___ Provided data

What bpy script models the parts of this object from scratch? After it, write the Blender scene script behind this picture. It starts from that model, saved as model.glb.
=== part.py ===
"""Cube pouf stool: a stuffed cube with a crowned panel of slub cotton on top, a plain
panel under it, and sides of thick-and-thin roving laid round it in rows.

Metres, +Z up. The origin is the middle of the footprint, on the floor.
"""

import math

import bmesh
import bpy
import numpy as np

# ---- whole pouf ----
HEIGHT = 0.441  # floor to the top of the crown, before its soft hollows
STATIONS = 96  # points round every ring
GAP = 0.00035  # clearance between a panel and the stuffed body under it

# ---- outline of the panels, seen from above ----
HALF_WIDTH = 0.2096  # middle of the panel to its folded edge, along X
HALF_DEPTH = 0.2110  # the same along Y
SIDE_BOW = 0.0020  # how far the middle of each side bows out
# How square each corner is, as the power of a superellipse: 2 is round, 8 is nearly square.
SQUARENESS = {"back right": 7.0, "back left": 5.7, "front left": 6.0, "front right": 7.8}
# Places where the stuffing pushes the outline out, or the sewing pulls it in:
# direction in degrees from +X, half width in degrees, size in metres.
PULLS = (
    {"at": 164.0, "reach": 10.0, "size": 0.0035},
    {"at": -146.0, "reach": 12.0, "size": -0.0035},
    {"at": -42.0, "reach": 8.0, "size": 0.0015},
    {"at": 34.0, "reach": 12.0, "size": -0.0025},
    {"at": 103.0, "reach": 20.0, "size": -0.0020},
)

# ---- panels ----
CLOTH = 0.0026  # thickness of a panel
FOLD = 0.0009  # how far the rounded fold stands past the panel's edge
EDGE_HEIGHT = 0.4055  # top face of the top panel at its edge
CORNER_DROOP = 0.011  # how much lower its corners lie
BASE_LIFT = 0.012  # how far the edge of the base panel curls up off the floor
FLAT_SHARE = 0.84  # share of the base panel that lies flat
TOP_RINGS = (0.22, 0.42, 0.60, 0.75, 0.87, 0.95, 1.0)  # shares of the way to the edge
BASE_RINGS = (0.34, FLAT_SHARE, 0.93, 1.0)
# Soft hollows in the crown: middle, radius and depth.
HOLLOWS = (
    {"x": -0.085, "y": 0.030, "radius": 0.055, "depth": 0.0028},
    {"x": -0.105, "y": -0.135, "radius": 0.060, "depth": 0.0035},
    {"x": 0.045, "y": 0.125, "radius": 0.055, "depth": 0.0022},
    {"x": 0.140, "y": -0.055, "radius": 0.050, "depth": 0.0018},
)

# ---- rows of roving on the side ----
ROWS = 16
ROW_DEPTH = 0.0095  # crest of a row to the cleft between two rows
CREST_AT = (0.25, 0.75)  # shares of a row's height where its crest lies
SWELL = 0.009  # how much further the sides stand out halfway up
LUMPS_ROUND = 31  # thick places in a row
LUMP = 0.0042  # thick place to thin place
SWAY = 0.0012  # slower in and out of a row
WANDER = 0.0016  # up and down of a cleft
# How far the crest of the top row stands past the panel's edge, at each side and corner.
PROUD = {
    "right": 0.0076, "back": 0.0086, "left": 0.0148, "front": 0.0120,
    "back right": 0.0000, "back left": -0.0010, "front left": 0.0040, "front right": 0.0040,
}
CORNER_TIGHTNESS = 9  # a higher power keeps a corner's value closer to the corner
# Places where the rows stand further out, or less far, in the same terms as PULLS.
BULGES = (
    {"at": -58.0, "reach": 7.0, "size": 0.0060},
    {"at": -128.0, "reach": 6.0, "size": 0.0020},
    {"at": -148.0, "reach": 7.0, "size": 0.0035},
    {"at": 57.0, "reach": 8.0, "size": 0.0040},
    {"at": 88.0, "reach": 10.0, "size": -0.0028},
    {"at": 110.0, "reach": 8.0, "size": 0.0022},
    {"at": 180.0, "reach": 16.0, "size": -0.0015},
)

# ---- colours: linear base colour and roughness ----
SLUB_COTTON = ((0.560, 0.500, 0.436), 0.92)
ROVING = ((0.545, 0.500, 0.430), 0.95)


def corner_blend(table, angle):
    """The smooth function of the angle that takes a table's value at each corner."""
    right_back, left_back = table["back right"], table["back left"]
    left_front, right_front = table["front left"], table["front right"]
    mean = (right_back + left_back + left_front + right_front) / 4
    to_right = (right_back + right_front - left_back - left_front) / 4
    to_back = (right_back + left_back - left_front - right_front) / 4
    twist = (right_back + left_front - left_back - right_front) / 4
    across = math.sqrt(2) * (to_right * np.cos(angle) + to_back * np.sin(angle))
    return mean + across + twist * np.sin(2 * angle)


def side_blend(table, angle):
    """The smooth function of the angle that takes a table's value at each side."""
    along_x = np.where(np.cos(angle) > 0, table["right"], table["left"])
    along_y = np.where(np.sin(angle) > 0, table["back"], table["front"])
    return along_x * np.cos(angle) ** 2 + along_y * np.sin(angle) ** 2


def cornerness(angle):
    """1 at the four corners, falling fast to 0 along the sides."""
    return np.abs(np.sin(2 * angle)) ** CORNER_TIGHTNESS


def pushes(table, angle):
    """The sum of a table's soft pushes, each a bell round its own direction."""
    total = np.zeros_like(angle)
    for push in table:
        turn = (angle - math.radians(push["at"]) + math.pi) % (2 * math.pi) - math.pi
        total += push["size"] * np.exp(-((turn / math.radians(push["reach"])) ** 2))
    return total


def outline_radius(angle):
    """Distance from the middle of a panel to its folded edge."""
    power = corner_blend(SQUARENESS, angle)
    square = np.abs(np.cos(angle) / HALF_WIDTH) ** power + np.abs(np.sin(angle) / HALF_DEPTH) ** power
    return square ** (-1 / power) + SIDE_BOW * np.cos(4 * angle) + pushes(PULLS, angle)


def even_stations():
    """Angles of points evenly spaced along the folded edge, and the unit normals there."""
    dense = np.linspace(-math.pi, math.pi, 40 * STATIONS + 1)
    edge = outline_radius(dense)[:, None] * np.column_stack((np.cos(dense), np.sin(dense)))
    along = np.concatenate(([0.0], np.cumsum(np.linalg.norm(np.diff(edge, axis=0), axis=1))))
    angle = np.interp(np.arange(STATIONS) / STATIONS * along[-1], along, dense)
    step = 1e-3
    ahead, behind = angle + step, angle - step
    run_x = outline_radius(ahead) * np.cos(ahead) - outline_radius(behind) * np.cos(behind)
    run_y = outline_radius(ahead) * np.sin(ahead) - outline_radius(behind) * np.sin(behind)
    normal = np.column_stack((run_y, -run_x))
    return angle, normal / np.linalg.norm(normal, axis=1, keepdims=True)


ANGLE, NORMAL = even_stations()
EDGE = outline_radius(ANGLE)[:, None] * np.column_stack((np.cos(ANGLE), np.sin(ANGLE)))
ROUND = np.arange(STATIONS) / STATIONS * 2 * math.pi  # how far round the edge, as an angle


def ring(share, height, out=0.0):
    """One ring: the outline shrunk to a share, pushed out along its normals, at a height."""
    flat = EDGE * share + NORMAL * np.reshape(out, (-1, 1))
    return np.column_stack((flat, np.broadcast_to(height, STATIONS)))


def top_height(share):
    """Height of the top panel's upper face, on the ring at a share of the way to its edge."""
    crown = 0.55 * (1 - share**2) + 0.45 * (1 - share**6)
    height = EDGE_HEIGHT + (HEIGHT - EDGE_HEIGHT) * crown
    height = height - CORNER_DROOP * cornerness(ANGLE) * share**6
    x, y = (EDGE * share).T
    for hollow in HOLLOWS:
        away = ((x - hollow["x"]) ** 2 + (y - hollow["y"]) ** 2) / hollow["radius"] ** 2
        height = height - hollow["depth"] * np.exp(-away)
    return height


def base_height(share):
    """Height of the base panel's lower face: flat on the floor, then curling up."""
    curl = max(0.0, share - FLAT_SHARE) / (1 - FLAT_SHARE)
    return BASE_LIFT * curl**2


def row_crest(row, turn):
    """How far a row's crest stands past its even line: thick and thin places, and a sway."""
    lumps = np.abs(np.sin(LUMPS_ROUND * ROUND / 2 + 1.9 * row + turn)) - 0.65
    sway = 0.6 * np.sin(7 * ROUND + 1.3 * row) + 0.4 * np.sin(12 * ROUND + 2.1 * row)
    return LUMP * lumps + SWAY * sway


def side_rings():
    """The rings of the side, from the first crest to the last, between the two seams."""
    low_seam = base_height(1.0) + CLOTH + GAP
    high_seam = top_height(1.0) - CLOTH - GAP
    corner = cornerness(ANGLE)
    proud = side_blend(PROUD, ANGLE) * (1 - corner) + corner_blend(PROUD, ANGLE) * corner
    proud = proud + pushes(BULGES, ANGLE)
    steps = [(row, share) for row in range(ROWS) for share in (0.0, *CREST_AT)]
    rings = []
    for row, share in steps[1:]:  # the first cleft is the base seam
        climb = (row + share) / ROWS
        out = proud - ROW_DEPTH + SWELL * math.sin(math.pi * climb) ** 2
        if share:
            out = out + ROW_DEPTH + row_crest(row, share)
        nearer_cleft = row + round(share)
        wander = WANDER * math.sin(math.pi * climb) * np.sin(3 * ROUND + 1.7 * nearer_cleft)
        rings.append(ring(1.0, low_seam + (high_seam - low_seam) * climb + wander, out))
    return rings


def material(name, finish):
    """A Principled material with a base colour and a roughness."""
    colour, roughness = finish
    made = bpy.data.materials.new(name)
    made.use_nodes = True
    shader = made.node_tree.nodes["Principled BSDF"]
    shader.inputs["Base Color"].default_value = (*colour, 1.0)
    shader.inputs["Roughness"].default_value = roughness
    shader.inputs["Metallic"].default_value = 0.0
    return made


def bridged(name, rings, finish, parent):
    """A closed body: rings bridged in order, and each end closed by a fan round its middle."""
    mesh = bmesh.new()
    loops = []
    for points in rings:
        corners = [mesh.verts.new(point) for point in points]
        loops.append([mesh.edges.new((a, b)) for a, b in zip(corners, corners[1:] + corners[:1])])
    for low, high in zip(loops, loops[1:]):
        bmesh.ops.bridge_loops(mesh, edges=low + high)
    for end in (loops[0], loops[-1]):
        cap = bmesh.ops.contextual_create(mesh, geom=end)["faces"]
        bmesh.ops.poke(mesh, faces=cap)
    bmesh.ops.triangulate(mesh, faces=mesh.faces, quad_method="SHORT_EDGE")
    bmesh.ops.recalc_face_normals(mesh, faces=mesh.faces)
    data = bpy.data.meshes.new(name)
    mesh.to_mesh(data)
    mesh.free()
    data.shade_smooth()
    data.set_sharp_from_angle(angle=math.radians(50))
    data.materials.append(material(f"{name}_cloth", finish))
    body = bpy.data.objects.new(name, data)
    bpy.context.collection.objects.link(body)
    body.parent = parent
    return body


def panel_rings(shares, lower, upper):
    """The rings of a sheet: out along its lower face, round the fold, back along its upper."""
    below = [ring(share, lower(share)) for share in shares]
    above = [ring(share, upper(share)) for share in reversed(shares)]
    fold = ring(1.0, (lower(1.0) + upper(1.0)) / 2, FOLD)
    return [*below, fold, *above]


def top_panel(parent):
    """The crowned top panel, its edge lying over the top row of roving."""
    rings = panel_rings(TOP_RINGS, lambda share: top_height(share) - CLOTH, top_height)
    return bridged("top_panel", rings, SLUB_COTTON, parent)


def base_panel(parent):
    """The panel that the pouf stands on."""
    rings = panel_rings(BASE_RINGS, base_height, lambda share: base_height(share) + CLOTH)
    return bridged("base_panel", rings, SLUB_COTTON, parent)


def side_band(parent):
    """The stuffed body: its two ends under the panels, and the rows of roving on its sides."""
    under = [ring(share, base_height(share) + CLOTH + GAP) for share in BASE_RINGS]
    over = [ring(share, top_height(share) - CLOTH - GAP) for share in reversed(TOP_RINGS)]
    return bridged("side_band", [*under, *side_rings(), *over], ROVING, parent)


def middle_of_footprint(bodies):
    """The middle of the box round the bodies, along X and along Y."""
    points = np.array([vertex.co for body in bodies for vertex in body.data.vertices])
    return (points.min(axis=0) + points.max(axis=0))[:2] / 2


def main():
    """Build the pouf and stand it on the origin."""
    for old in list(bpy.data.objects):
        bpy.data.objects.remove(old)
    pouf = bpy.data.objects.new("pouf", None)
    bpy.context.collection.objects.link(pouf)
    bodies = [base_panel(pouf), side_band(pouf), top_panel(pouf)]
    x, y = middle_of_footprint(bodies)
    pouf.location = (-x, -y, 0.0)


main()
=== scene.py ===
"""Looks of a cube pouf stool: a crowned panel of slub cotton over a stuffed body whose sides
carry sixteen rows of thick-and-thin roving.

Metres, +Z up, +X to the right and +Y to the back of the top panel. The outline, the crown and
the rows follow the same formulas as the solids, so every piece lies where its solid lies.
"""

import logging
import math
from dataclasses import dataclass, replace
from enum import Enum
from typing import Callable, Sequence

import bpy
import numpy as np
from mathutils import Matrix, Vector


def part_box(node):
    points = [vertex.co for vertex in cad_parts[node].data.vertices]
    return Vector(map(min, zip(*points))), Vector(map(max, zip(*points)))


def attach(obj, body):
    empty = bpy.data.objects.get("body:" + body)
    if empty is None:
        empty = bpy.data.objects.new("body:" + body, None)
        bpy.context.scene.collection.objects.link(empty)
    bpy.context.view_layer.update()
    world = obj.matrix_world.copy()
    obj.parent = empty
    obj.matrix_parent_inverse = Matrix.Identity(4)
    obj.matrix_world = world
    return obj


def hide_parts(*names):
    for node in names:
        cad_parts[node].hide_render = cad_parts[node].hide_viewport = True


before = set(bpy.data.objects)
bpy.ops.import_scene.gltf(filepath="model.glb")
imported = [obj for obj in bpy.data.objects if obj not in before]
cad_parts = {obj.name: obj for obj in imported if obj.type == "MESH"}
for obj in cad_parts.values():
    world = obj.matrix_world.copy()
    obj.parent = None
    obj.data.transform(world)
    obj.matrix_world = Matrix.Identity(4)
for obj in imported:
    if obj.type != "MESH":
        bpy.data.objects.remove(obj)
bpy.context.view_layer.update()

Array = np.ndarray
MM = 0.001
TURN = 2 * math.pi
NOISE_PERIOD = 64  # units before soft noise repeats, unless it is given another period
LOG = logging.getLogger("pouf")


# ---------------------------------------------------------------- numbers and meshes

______
___ Provided data

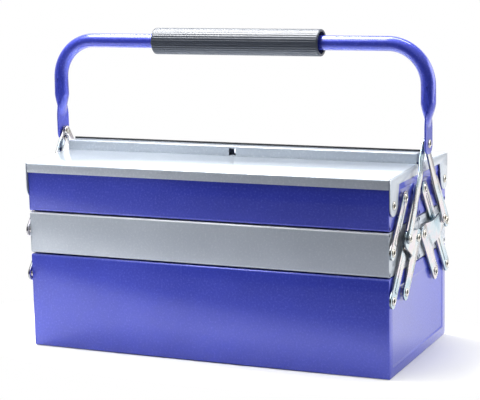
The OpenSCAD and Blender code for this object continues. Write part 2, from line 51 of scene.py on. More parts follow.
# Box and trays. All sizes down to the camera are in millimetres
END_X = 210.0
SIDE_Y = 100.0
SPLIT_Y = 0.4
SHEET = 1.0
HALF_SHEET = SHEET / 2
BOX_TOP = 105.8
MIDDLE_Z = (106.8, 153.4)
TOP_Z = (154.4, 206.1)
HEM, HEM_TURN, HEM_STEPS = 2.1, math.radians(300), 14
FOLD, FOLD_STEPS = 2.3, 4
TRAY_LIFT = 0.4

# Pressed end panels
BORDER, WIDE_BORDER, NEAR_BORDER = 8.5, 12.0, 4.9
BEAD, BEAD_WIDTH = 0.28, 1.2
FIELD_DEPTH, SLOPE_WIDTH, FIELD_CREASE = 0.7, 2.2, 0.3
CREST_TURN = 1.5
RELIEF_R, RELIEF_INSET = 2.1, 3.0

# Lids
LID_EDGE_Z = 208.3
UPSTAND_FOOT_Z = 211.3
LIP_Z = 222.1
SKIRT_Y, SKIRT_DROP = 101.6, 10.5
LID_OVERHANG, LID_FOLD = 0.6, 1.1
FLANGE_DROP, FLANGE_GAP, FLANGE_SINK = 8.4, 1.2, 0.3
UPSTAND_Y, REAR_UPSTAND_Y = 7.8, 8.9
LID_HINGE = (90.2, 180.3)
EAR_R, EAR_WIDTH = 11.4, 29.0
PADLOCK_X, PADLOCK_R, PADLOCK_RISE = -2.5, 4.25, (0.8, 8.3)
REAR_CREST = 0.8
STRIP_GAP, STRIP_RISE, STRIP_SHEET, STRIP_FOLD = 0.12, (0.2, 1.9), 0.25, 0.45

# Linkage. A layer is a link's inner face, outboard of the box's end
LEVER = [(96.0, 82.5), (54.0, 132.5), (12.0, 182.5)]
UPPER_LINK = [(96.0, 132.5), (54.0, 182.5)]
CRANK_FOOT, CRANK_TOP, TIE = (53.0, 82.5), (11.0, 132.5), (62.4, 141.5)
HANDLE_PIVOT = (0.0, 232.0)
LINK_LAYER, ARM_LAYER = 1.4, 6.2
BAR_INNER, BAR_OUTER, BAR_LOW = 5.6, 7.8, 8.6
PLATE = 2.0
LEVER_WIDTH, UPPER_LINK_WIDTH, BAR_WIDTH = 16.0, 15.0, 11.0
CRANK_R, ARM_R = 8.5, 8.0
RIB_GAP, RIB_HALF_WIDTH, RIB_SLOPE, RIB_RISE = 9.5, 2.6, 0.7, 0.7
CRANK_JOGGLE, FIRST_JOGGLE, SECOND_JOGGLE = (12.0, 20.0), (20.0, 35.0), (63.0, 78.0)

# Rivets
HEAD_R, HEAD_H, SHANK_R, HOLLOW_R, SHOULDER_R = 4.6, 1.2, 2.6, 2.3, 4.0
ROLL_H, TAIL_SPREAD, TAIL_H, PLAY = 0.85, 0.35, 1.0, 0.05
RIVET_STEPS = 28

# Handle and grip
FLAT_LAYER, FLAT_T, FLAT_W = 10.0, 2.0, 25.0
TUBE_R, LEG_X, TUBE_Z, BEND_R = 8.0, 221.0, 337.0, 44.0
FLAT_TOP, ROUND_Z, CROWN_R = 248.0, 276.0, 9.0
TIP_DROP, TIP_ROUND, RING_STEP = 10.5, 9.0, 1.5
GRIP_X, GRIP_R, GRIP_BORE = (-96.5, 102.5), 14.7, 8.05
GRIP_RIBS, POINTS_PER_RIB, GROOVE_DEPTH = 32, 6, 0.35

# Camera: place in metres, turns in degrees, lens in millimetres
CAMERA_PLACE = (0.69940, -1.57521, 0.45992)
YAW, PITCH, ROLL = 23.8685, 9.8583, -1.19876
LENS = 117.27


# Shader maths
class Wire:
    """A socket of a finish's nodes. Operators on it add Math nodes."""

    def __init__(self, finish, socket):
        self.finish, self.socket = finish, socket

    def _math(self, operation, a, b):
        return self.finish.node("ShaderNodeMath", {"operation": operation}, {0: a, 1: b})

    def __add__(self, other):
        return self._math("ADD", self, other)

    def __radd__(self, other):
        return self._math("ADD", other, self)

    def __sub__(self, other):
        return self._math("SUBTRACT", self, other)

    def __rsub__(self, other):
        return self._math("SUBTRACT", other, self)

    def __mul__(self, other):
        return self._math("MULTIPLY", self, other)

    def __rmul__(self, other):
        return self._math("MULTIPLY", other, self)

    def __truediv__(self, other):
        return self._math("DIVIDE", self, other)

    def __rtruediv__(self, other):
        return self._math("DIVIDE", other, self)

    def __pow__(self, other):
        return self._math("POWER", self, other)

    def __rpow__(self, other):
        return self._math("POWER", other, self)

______

What you need to do: Using the entries above, return exactly the lines from the line with "The OpenSCAD and" to the line with "STRIP_GAP, STRIP_RISE, STRIP_SHEET, STRIP_FOLD", counting both of those lines.

Answer in full:
The OpenSCAD and Blender code for this object continues. Write part 2, from line 51 of scene.py on. More parts follow.
# Box and trays. All sizes down to the camera are in millimetres
END_X = 210.0
SIDE_Y = 100.0
SPLIT_Y = 0.4
SHEET = 1.0
HALF_SHEET = SHEET / 2
BOX_TOP = 105.8
MIDDLE_Z = (106.8, 153.4)
TOP_Z = (154.4, 206.1)
HEM, HEM_TURN, HEM_STEPS = 2.1, math.radians(300), 14
FOLD, FOLD_STEPS = 2.3, 4
TRAY_LIFT = 0.4

# Pressed end panels
BORDER, WIDE_BORDER, NEAR_BORDER = 8.5, 12.0, 4.9
BEAD, BEAD_WIDTH = 0.28, 1.2
FIELD_DEPTH, SLOPE_WIDTH, FIELD_CREASE = 0.7, 2.2, 0.3
CREST_TURN = 1.5
RELIEF_R, RELIEF_INSET = 2.1, 3.0

# Lids
LID_EDGE_Z = 208.3
UPSTAND_FOOT_Z = 211.3
LIP_Z = 222.1
SKIRT_Y, SKIRT_DROP = 101.6, 10.5
LID_OVERHANG, LID_FOLD = 0.6, 1.1
FLANGE_DROP, FLANGE_GAP, FLANGE_SINK = 8.4, 1.2, 0.3
UPSTAND_Y, REAR_UPSTAND_Y = 7.8, 8.9
LID_HINGE = (90.2, 180.3)
EAR_R, EAR_WIDTH = 11.4, 29.0
PADLOCK_X, PADLOCK_R, PADLOCK_RISE = -2.5, 4.25, (0.8, 8.3)
REAR_CREST = 0.8
STRIP_GAP, STRIP_RISE, STRIP_SHEET, STRIP_FOLD = 0.12, (0.2, 1.9), 0.25, 0.45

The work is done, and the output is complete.